Exploring the nexus of climate variability, population dynamics, and maize production in Togo: Implications for global warming and food security

Abstract

Maize, which serves as the primary staple crop in Togo, plays a crucial role in supporting rural communities and ensuring food security. Comprehending the complex relationship between Togo's maize production, population dynamics, and climate variability is crucial for mitigating the impacts of global warming and guaranteeing long-term food security. The present study examines the climate patterns and their impact on maize cultivation in Togo for the period spanning from 1990 to 2020. During this temporal interval, significant variations were seen in important climate indices. The levels of rainfall and the frequency of wet days exhibited notable fluctuations, whereas the temperature and concentrations of air pollutants, specifically carbon dioxide (CO2) and nitrous oxide (N2O), had a persistent rising trajectory.
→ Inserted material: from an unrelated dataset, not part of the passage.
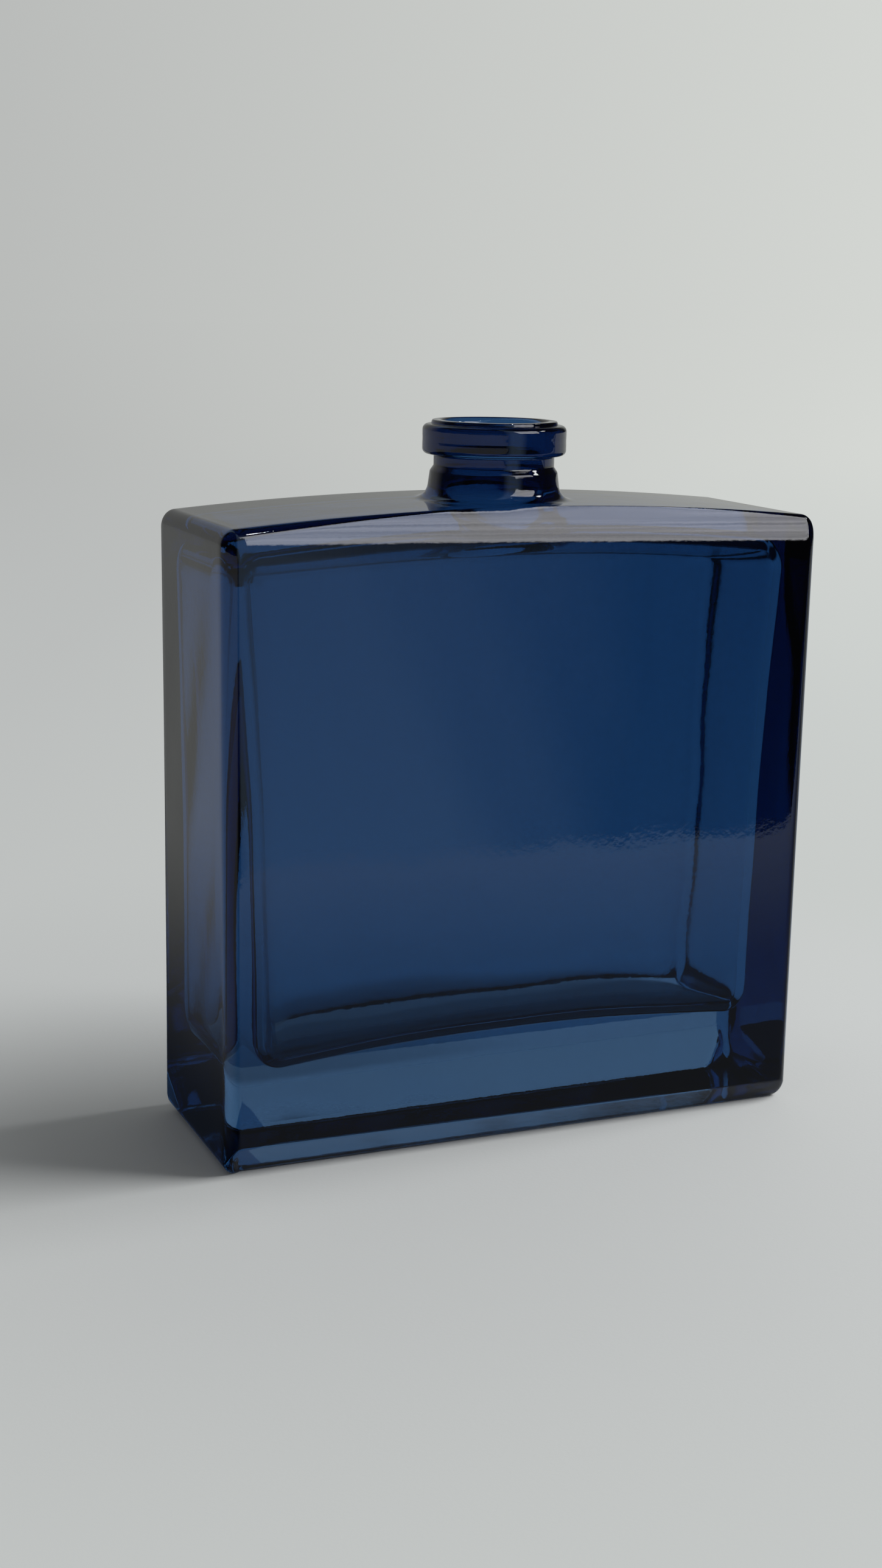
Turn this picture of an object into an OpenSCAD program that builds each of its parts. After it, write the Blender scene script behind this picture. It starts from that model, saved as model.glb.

The recorded temperature exhibited an increase from 27 ​°C in 1990 to 29 ​°C in 2020. The levels of CO2 emissions had a substantial increase from 1000 ​kt in 1990 to an estimated 2500 ​kt in 2020. Similarly, the emissions of N2O witnessed a notable rise of more than 800 ​kt over the same time frame. Using time series analysis, we examined the temporal characteristics and employed ARIMA predictive models to project maize production over the upcoming decade, considering the gradual decrease in rural population density. The studies highlight the significant implications of global warming on a worldwide scale, exerting a profound impact on the Earth. The agriculture sector, specifically maize production, had notable variations in yield and overall output. Notwithstanding the inherent fluctuations in output, maize continues to maintain its position as the most widely consumed and preferred crop in Togo, even in the face of the country's rapidly expanding population. As a result, Togo has increased its imports of maize to satisfy the growing demand. The present study sheds light on the intricate relationship between production parameters, including yield and quantity, and a range of environmental variables such as the frequency of precipitation, temperature, and levels of N2O, in addition to rural and urban population density. The statement underscores the pressing necessity to confront the issue of global warming and its subsequent impacts on agricultural methodologies. Furthermore, the results underscore the significance of considering population dynamics and climate variables in the prediction of forthcoming agricultural outcomes.